We’re going to check out the normality assumption after we’ve built the model. We could use shapiro.test or create QQ plots for each level in each grouping variable, but that could end up being a lot of work if we have a factor with a lot of levels. We can use a different method with output from the ANOVA model.
Let’s compare the distribution of heights between divisions graphically via a boxplot.
library(ggplot2)
heights %>%
ggplot(aes(x = DIVISION, y = PLAYER_HEIGHT_INCHES)) +
geom_boxplot()
It looks like there isn’t a huge difference in distribution of player height between each division, but let’s check it out with an ANOVA test.
The R command we’ll use to make the model is aov(). We’ll also be using R’s formula interface. The formula interface looks like y ~ x, where y is the dependent and x is the independent variable.
In our example, PLAYER_HEIGHT_INCHES is our response and DIVISION is our grouping variable. Knowing this, let’s make an ANOVA model and store it in div_anova.
div_anova <- aov(PLAYER_HEIGHT_INCHES ~ DIVISION, data = heights)
Now we can use the anova() command to look at our output in an ANOVA table. The ANOVA table has a lot of output, but our focus will fall to the F-value and its associated p-value.
anova(div_anova)
## Analysis of Variance Table
##
## Response: PLAYER_HEIGHT_INCHES
## Df Sum Sq Mean Sq F value Pr(>F)
## DIVISION 2 0.7 0.3319 0.0283 0.9721
## Residuals 276 3233.6 11.7158
Since the p-value is above .05, we fail to reject the null hypothesis; there is no significant difference in player heights between Eastern Conference divisions. The p-value is based on the F-value, which is the ratio of the variance between groups and the variance within groups, represented in the Mean Sq column in the ANOVA table. In this case, player heights are not that different between divisions in comparison when we consider how varied they are in general.
We can check for normality by using model errors, also called residuals. We can index them directly from the model object and plot them using a QQ plot.
tibble(residuals = div_anova$residuals) %>%
ggplot(aes(sample = residuals)) +
geom_qq_line() +
geom_qq()
Unfortunately, anova() just gives us info on whether there is a significant difference in the means or not; we don’t know how the factor levels differ with each other. For this, we’ll need to use a multiple comparison test; one of the most popular is the Tukey Honest Significance Test.

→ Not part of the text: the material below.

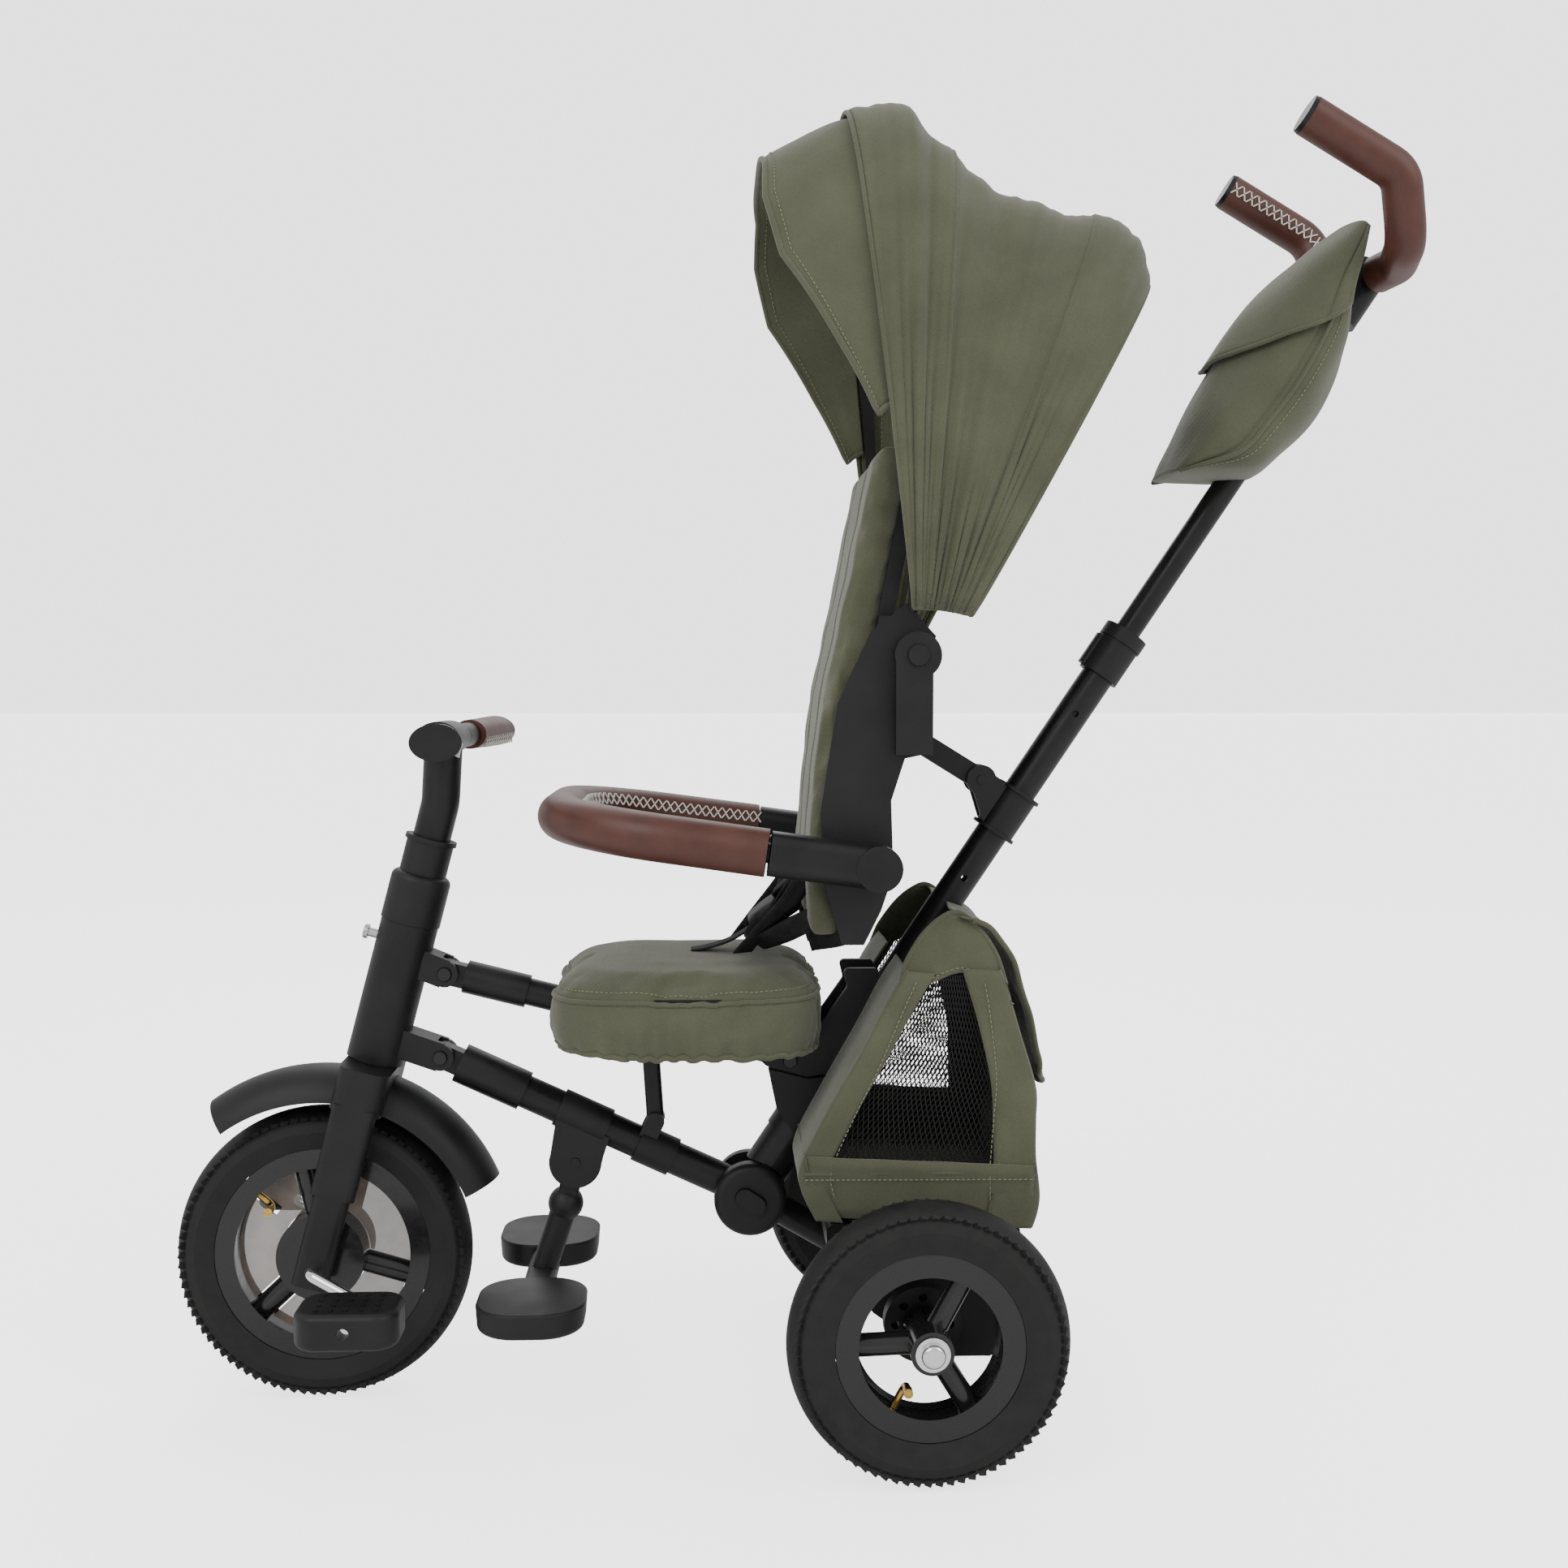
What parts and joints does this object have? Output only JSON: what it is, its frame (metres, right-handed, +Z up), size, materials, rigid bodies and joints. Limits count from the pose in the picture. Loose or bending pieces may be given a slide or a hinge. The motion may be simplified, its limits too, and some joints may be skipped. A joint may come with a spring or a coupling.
{
  "type": "children's tricycle",
  "caption": "Folding children's push tricycle with sun canopy, padded seat, bumper bar, footrest, telescopic parent handle, handle bag and rear basket.",
  "frame": {"origin": "on the floor at the middle of the footprint", "axes": "+X forward, +Y to the rider's left, +Z up"},
  "size_m": [1.0705, 0.4726, 1.103],
  "materials": {
    "tyre_rubber": "matte",
    "gloss_black": "gloss",
    "smoky_plastic": "gloss",
    "brass": "satin",
    "chrome": "polished",
    "black_plastic": "satin",
    "black_paint": "satin",
    "steel": "brushed",
    "brown_leather": "satin",
    "olive_fabric": "matte",
    "black_webbing": "matte"
  },
  "bodies": {
    "rear_frame": {"fold_hub": "black_plastic", "fold_button": "black_plastic", "rear_frame_tubes": "black_paint", "side_plates": "black_plastic", "frame_screws": "steel", "rear_base": "black_plastic", "rear_axle": "chrome", "brake_drums": "black_plastic", "seat_shell": "black_plastic", "seat_cushion": "olive_fabric", "pole_lower": "black_paint", "pole_collar": "black_plastic", "strut_sleeve": "black_plastic", "recline_strut": "black_plastic", "backrest_shell": "black_plastic", "backrest_pad": "olive_fabric", "harness": "black_webbing", "bumper_hubs": "black_plastic", "basket": "olive_fabric"},
    "rear_wheel_left": {"rear_tyre_left": "tyre_rubber", "rear_rim_left": "gloss_black", "rear_valve_left": "brass", "hub_cap_left": "chrome"},
    "rear_wheel_right": {"rear_tyre_right": "tyre_rubber", "rear_rim_right": "gloss_black", "rear_valve_right": "brass", "hub_cap_right": "chrome"},
    "brake": {"brake_pedal": "black_plastic"},
    "lower_frame": {"lower_tube": "black_paint", "strut_saddle": "black_plastic", "footrest_bracket": "black_plastic"},
    "footrest": {"footrest_arm": "black_plastic", "footrest_pads": "black_plastic"},
    "strut": {"seat_strut": "black_plastic"},
    "head": {"head_tube": "black_plastic", "head_bearings": "steel", "head_screws": "steel", "lock_pin": "chrome"},
    "upper_link": {"upper_tube": "black_paint"},
    "steering": {"fork": "black_plastic", "mudguard": "black_plastic", "stem_collar": "black_plastic", "stem": "black_paint", "handlebar_grips": "brown_leather", "handlebar_caps": "black_plastic"},
    "front_wheel": {"front_tyre": "tyre_rubber", "front_rim": "gloss_black", "front_wheel_panels": "smoky_plastic", "front_valve": "brass", "pedal_crank": "chrome"},
    "left_pedal": {"pedal_left": "black_plastic"},
    "right_pedal": {"pedal_right": "black_plastic"},
    "bumper": {"bumper_bar": "black_plastic", "bumper_leather": "brown_leather"},
    "hood": {"canopy": "olive_fabric", "canopy_arms": "black_plastic"},
    "pole": {"pole_upper": "black_paint", "push_handle": "black_plastic", "push_grips": "brown_leather", "handle_bag": "olive_fabric"}
  },
  "joints": [
    {"name": "frame_fold", "type": "hinge", "parent": "rear_frame", "child": "lower_frame", "pos_m": [0.03378, 0, 0.174], "axis": [0, 1, 0], "range_deg": [0, 40]},
    {"name": "head_pivot", "type": "hinge", "parent": "lower_frame", "child": "head", "pos_m": [0.30387, 0, 0.29978], "axis": [0, 1, 0], "range_deg": [-45, 45]},
    {"name": "upper_link_pivot", "type": "hinge", "parent": "head", "child": "upper_link", "pos_m": [0.2995, 0, 0.3731], "axis": [0, 1, 0], "range_deg": [-45, 45]},
    {"name": "seat_strut_pivot", "type": "hinge", "parent": "lower_frame", "child": "strut", "pos_m": [0.11728, 0, 0.24039], "axis": [0, 1, 0], "range_deg": [-80, 80]},
    {"name": "steer", "type": "hinge", "parent": "head", "child": "steering", "pos_m": [0.40728, 0, 0.128], "axis": [-0.2554, 0, 0.9668], "range_deg": [-22, 22]},
    {"name": "front_wheel_spin", "type": "hinge", "parent": "steering", "child": "front_wheel", "pos_m": [0.40728, 0, 0.128], "axis": [0, 1, 0], "continuous": true},
    {"name": "left_pedal_spin", "type": "hinge", "parent": "front_wheel", "child": "left_pedal", "pos_m": [0.3603, 0.134, 0.1109], "axis": [0, 1, 0], "continuous": true},
    {"name": "right_pedal_spin", "type": "hinge", "parent": "front_wheel", "child": "right_pedal", "pos_m": [0.45427, -0.134, 0.1451], "axis": [0, 1, 0], "continuous": true},
    {"name": "rear_wheel_left_spin", "type": "hinge", "parent": "rear_frame", "child": "rear_wheel_left", "pos_m": [-0.10072, 0.2, 0.1116], "axis": [0, 1, 0], "continuous": true},
    {"name": "rear_wheel_right_spin", "type": "hinge", "parent": "rear_frame", "child": "rear_wheel_right", "pos_m": [-0.10072, -0.2, 0.1116], "axis": [0, 1, 0], "continuous": true},
    {"name": "brake_press", "type": "hinge", "parent": "rear_frame", "child": "brake", "pos_m": [-0.13072, 0, 0.051], "axis": [0, -1, 0], "range_deg": [0, 12]},
    {"name": "footrest_fold", "type": "hinge", "parent": "lower_frame", "child": "footrest", "pos_m": [0.18728, 0, 0.206], "axis": [0, 1, 0], "range_deg": [0, 78]},
    {"name": "bumper_lift", "type": "hinge", "parent": "rear_frame", "child": "bumper", "pos_m": [-0.06572, 0, 0.478], "axis": [0, -1, 0], "range_deg": [0, 50]},
    {"name": "hood_tilt", "type": "hinge", "parent": "rear_frame", "child": "hood", "pos_m": [-0.09872, 0, 0.648], "axis": [0, 1, 0], "range_deg": [0, 22]},
    {"name": "pole_slide", "type": "slide", "parent": "rear_frame", "child": "pole", "axis": [0.5577, 0, -0.83], "range_m": [0, 0.11]}
  ],
  "couplings": [
    {"joint": "head_pivot", "follows": "frame_fold", "ratio": -1},
    {"joint": "upper_link_pivot", "follows": "frame_fold", "ratio": 0.9},
    {"joint": "seat_strut_pivot", "follows": "frame_fold", "ratio": 1.25}
  ]
}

To run the Tukey HSD test, we simply run TukeyHSD() on our ANOVA model.
TukeyHSD(div_anova)
## Tukey multiple comparisons of means
## 95% family-wise confidence level
##
## Fit: aov(formula = PLAYER_HEIGHT_INCHES ~ DIVISION, data = heights)
##
## $DIVISION
## diff lwr upr p adj
## Central-Atlantic 0.08791209 -1.107821 1.283646 0.9835901
## Southeast-Atlantic 0.11419508 -1.062902 1.291293 0.9716041
## Southeast-Central 0.02628300 -1.150815 1.203381 0.9984749
diff measures the average difference while lwr and upr provide 95% confidence intervals of that difference. We can see that the confidence intervals all include 0, which would indicate to us that no average difference is significantly different from 0.
Two-way ANOVA
A two-way ANOVA is pretty similar to a one-way ANOVA, it just adds another grouping variable to the equation. We’ll continue with our previous example of differences in mean height between Eastern Conference divisions, but we’ll add in another grouping variable. We’ll add a binary variable indicating whether the player’s team made the playoffs this year. Now we’re not only looking for a difference in average height by division, but also by playoff and non-playoff teams.

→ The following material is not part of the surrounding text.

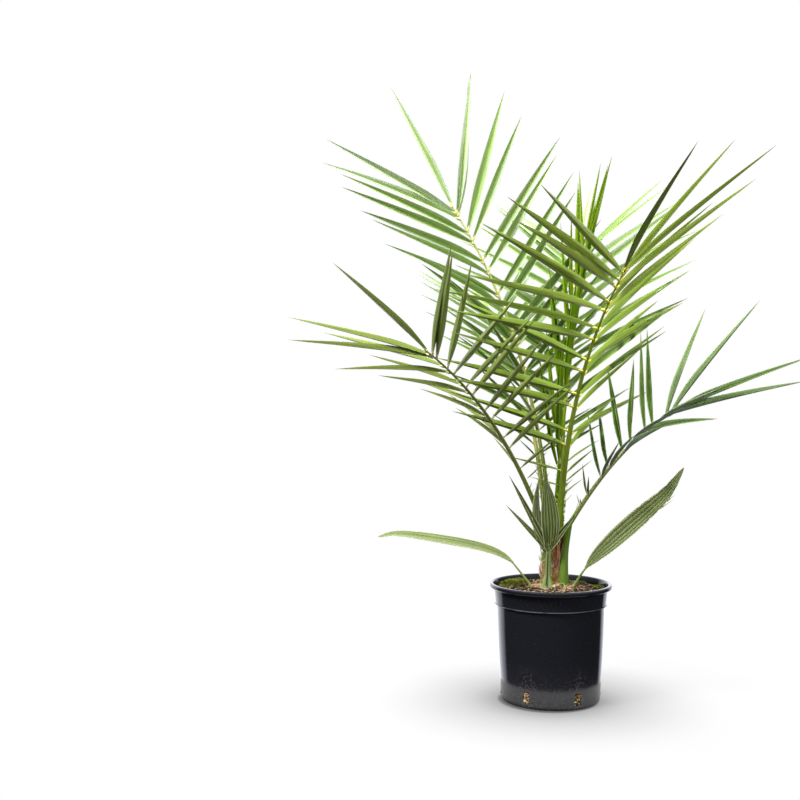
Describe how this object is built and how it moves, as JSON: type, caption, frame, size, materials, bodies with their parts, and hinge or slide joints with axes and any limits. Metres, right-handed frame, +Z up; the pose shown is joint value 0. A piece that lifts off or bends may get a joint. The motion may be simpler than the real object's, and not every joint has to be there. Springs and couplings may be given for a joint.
{
  "type": "potted young date palm",
  "caption": "Young date palm with arching feather fronds, an upright spear leaf and juvenile strap leaves, growing in a round nursery pot of soil.",
  "frame": {"origin": "middle of the flat underside of the pot", "axes": "+Z up, -Y is the plant's front where the split juvenile leaf stands, +X towards the low right-hand frond"},
  "size_m": [0.7316, 0.7274, 1.0008],
  "materials": {
    "pot": "injection-moulded black polypropylene, semi-gloss, dusty towards the foot",
    "soil": "dark potting compost with bark crumbs, pale root ends and moss",
    "stem": "brown old leaf bases round a short stem",
    "fibre": "red-brown papery leaf-base fibre",
    "spear": "bright yellow-green unopened leaf, satin",
    "frond_pale": "pale glaucous green leaf, waxy satin",
    "frond_olive": "olive green leaf, satin",
    "frond_mid": "mid green leaf with yellowish margins, satin",
    "frond_blue": "blue-grey green leaf, satin",
    "juvenile": "grey-green pleated blade, matt"
  },
  "bodies": {
    "root": {"pot": "pot", "soil": "soil", "stem": "stem", "fibre_sheath": "fibre", "spear": "spear", "frond_back_left": "frond_pale", "frond_left": "frond_olive", "frond_centre": "frond_mid", "frond_right": "frond_blue", "frond_back": "frond_pale", "frond_back_far_left": "frond_pale", "strap_leaf_right": "juvenile", "strap_leaf_left": "juvenile", "split_leaf": "juvenile"}
  },
  "joints": []
}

We’ll start by creating a vector called p_teams. This vector will have the team abbreviations of all Eastern conference playoff teams. From there, we’ll create a new column in our heights tibble by using an ifelse command to see whether each row’s TEAM_ABBREVIATION is in the p_teams vector.

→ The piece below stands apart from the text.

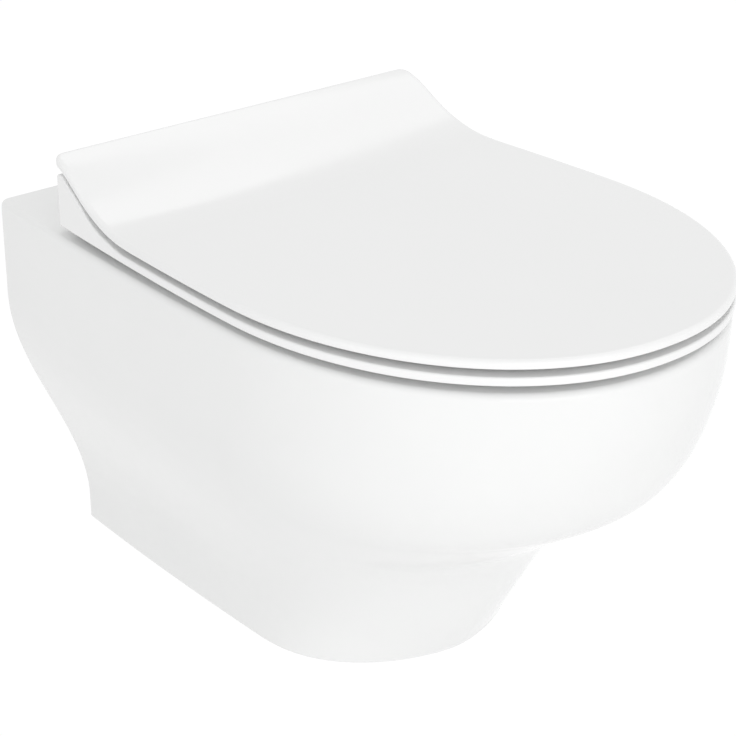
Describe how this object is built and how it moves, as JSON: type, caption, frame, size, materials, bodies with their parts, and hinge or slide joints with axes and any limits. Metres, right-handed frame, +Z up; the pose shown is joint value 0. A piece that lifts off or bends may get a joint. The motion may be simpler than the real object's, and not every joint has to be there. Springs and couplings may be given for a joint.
{
  "type": "wall hung toilet",
  "caption": "Wall hung ceramic toilet pan with a slim closed seat and lid on soft close hinges, hidden wall brackets, rear flush inlet and waste outlet.",
  "frame": {"origin": "midway between the two wall studs, in the finished wall face", "axes": "+Z up, +Y into the wall, +X to the right seen from the front, pan stands out along -Y"},
  "size_m": [0.36, 0.541, 0.357],
  "materials": {
    "glaze": "gloss white glaze",
    "seat_plastic": "gloss white moulded resin",
    "white_plastic": "moulded",
    "grey_plastic": "moulded",
    "buffer": "soft, light grey",
    "rubber": "matte",
    "steel": "brushed stainless",
    "hinge_metal": "polished",
    "bracket_steel": "zinc grey"
  },
  "bodies": {
    "pan": {"pan_deck": "glaze", "pan_skirt": "glaze", "pan_floor": "glaze", "pan_bowl": "glaze", "pan_trap": "glaze", "pan_inlet": "glaze", "flush_spreader": "white_plastic", "fixing_bracket_left": "bracket_steel", "fixing_bracket_right": "bracket_steel", "stud_washer_left": "steel", "stud_washer_right": "steel", "stud_nut_left": "steel", "stud_nut_right": "steel", "clamp_washer_left": "steel", "clamp_washer_right": "steel", "clamp_screw_left": "steel", "clamp_screw_right": "steel", "base_gasket_left": "rubber", "base_gasket_right": "rubber", "hinge_base_left": "steel", "hinge_base_right": "steel", "fixing_bolt_left": "steel", "fixing_bolt_right": "steel", "deck_plug_left": "rubber", "deck_plug_right": "rubber", "plug_nut_left": "steel", "plug_nut_right": "steel", "hinge_post_left": "hinge_metal", "hinge_post_right": "hinge_metal", "hinge_axle_left": "steel", "hinge_axle_right": "steel"},
    "seat": {"seat_ring": "seat_plastic", "seat_damper": "grey_plastic", "seat_bush": "grey_plastic", "seat_buffer_rear_left": "buffer", "seat_buffer_rear_right": "buffer", "seat_buffer_front_left": "buffer", "seat_buffer_front_right": "buffer"},
    "lid": {"lid": "seat_plastic", "lid_damper": "grey_plastic", "lid_bush": "grey_plastic", "lid_buffer_left": "buffer", "lid_buffer_right": "buffer"}
  },
  "joints": [
    {"name": "seat_hinge", "type": "hinge", "parent": "pan", "child": "seat", "pos_m": [0, -0.097, 0.112], "axis": [-1, 0, 0], "range_deg": [0, 97]},
    {"name": "lid_hinge", "type": "hinge", "parent": "seat", "child": "lid", "pos_m": [0, -0.097, 0.112], "axis": [-1, 0, 0], "range_deg": [0, 100]}
  ]
}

p_teams <- c("BOS", "CLE", "TOR", "WAS", "ATL", "MIL", "IND", "CHI")
heights <- heights %>%
mutate(PLAYOFF = factor(ifelse(TEAM_ABBREVIATION %in% p_teams,
"Y", "N")))
Next let’s use the Bartlett test to check for equal variances among the levels of our new grouping variable.
bartlett.test(PLAYER_HEIGHT_INCHES ~ PLAYOFF, data = heights)
##
## Bartlett test of homogeneity of variances
##
## data: PLAYER_HEIGHT_INCHES by PLAYOFF
## Bartlett's K-squared = 2.7588, df = 1, p-value = 0.09672
It looks like we meet our assumption of equal variances. Let’s move on to the modeling aspect of this proble. When we add another x variable to the model, we use the + sign in R’s formula interface.
div_po_anova <- aov(PLAYER_HEIGHT_INCHES ~ DIVISION + PLAYOFF, data = heights)
anova(div_po_anova)
## Analysis of Variance Table
##
## Response: PLAYER_HEIGHT_INCHES
## Df Sum Sq Mean Sq F value Pr(>F)
## DIVISION 2 0.7 0.3319 0.0282 0.9722
## PLAYOFF 1 0.2 0.1723 0.0147 0.9037
## Residuals 275 3233.4 11.7578
TukeyHSD(div_po_anova)
## Tukey multiple comparisons of means
## 95% family-wise confidence level
##
## Fit: aov(formula = PLAYER_HEIGHT_INCHES ~ DIVISION + PLAYOFF, data = heights)
##
## $DIVISION
## diff lwr upr p adj
## Central-Atlantic 0.08791209 -1.109985 1.285809 0.9836482
## Southeast-Atlantic 0.11419508 -1.065033 1.293423 0.9717040
## Southeast-Central 0.02628300 -1.152945 1.205511 0.9984803
##
## $PLAYOFF
## diff lwr upr p adj
## Y-N 0.04671456 -0.761556 0.8549851 0.9094966
Taking a quick look at our output indicates to us that there is no significant difference in average height among divisions or playoff teams! It doesn’t seem that height is being hoarded by one division or that it really determines team success.
As a last step, let’s check out our normality assumption for this new model:
tibble(residuals = div_po_anova$residuals) %>%
ggplot(aes(sample = residuals)) +
geom_qq_line() +
geom_qq()
We can see some slight straying from normality towards the upper tail, but nothing that should have us too worried.
We now have ANOVA modeling under our belts! We are no longer limited to looking for differences between two levels of a factor, nor do we have to stop with only one factor. ANOVA opens up a lot of new modeling possibilities for us, so have fun applying it to some other problems!